## Data shown
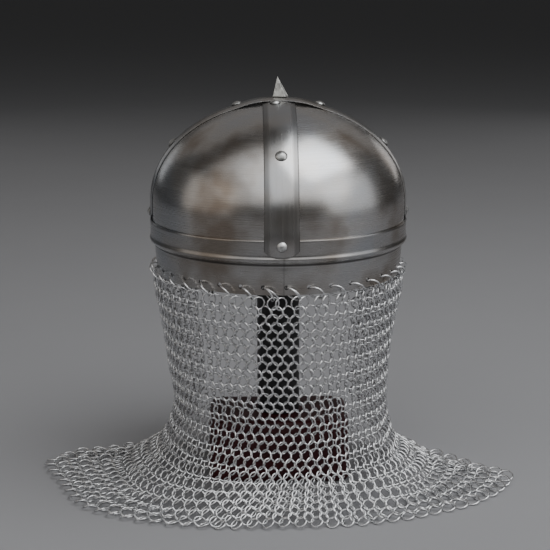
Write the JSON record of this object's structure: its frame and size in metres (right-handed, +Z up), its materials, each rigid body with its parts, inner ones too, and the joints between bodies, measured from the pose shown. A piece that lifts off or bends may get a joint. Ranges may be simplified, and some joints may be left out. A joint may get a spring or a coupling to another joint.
{
  "type": "spangenhelm helmet with mail curtain on a plain stand",
  "caption": "Riveted steel spangenhelm helmet with a brow band, crossing straps, a spike and a mail curtain that spreads on the floor, held on a plain block-and-post stand.",
  "frame": {"origin": "on the floor, under the helmet's vertical axis, at the middle of the stand's foot", "axes": "+Z up; +Y is the way the wearer looks, where the mail is open, and -Y is the back, where it is closed; X runs across, along the long spread of the mail"},
  "size_m": [0.3991, 0.2476, 0.3378],
  "materials": {
    "skull_steel": "polished steel sheet with fine brush lines",
    "band_steel": "polished steel band, brushed along its length",
    "strap_steel": "polished steel strap",
    "rivet_steel": "bright domed steel",
    "spike_steel": "satin steel",
    "mail_steel": "bright round steel wire, butted rings",
    "stand_red": "dark red painted block",
    "stand_black": "black painted wood"
  },
  "bodies": {
    "root": {"skull_plate_front_left": "skull_steel", "skull_plate_front_right": "skull_steel", "skull_plate_back_left": "skull_steel", "skull_plate_back_right": "skull_steel", "brow_band": "band_steel", "strap_front_back": "strap_steel", "strap_side_to_side": "strap_steel", "rivet_front_top": "rivet_steel", "rivet_front_middle": "rivet_steel", "rivet_front_low": "rivet_steel", "rivet_back_top": "rivet_steel", "rivet_back_middle": "rivet_steel", "rivet_back_low": "rivet_steel", "rivet_left_top": "rivet_steel", "rivet_left_middle": "rivet_steel", "rivet_left_low": "rivet_steel", "rivet_right_top": "rivet_steel", "rivet_right_middle": "rivet_steel", "rivet_right_low": "rivet_steel", "spike": "spike_steel", "mail_wall": "mail_steel", "mail_skirt": "mail_steel", "stand_base": "stand_red", "stand_post": "stand_black", "stand_cap": "stand_black"}
  },
  "joints": []
}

## Work required
Please return the data above exactly as given.

## The response
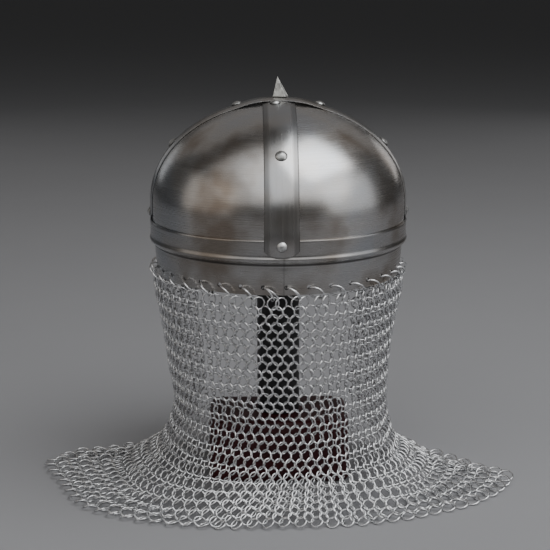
Write the JSON record of this object's structure: its frame and size in metres (right-handed, +Z up), its materials, each rigid body with its parts, inner ones too, and the joints between bodies, measured from the pose shown. A piece that lifts off or bends may get a joint. Ranges may be simplified, and some joints may be left out. A joint may get a spring or a coupling to another joint.
{
  "type": "spangenhelm helmet with mail curtain on a plain stand",
  "caption": "Riveted steel spangenhelm helmet with a brow band, crossing straps, a spike and a mail curtain that spreads on the floor, held on a plain block-and-post stand.",
  "frame": {"origin": "on the floor, under the helmet's vertical axis, at the middle of the stand's foot", "axes": "+Z up; +Y is the way the wearer looks, where the mail is open, and -Y is the back, where it is closed; X runs across, along the long spread of the mail"},
  "size_m": [0.3991, 0.2476, 0.3378],
  "materials": {
    "skull_steel": "polished steel sheet with fine brush lines",
    "band_steel": "polished steel band, brushed along its length",
    "strap_steel": "polished steel strap",
    "rivet_steel": "bright domed steel",
    "spike_steel": "satin steel",
    "mail_steel": "bright round steel wire, butted rings",
    "stand_red": "dark red painted block",
    "stand_black": "black painted wood"
  },
  "bodies": {
    "root": {"skull_plate_front_left": "skull_steel", "skull_plate_front_right": "skull_steel", "skull_plate_back_left": "skull_steel", "skull_plate_back_right": "skull_steel", "brow_band": "band_steel", "strap_front_back": "strap_steel", "strap_side_to_side": "strap_steel", "rivet_front_top": "rivet_steel", "rivet_front_middle": "rivet_steel", "rivet_front_low": "rivet_steel", "rivet_back_top": "rivet_steel", "rivet_back_middle": "rivet_steel", "rivet_back_low": "rivet_steel", "rivet_left_top": "rivet_steel", "rivet_left_middle": "rivet_steel", "rivet_left_low": "rivet_steel", "rivet_right_top": "rivet_steel", "rivet_right_middle": "rivet_steel", "rivet_right_low": "rivet_steel", "spike": "spike_steel", "mail_wall": "mail_steel", "mail_skirt": "mail_steel", "stand_base": "stand_red", "stand_post": "stand_black", "stand_cap": "stand_black"}
  },
  "joints": []
}